Friday, April 6, 2018

New Deal Celestial Art (3/5): "The Drama of the Heavens" and "Gazing at the Stars"

Above: "The Drama of the Heavens," a WPA poster created in 1939. There was a planetarium construction craze in the United States during the 1930s and the Adler Planetarium was the first, opening in 1930. A 1937 newspaper article about a planned planetarium in Pittsburgh (the Buhl Planetarium) noted that "The Adler Planetarium in Chicago, first to be constructed in this country, has attracted millions... eager to see how the heavens looked when the Christ child was born and how it will look in the year 2036" ("Big Planetarium In Pittsburgh To Excel All In U.S.," The Courier (Waterloo, Iowa), May 11, 1937). I remember going on an elementary school field trip to the Maryland Science Center, and seeing a show in the Davis Planetarium. Millions of Americans across the U.S. probably have similar fond memories. Image courtesy of the Library of Congress.

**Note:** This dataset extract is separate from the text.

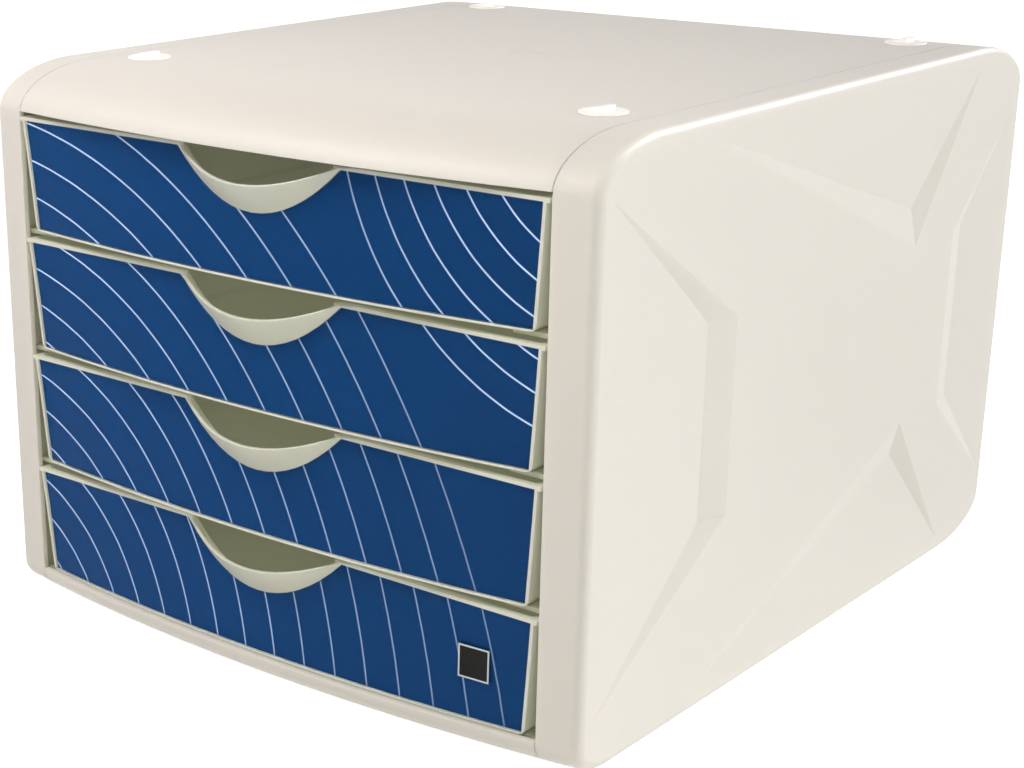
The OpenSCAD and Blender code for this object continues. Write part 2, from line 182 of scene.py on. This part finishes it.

Above: "Gazing at the Stars," an etching by William Sanger (1873-1961), created while he was in the WPA's Federal Art Project, ca. 1935-1938. Americans looked to the stars more and more in the 1920s and 30s. According to several Wikipedia entries, science fiction began gaining real popularity in the 1920s, and the "Golden Age of Science Fiction" began around 1938. Characters like Flash Gordon and Buck Rogers became well-known through comic strips and films of the day. Science fiction, planetariums, star-watching, and the possibility of space travel really captured the public's imagination. Image courtesy of the General Services Administration and the Baltimore Museum of Art.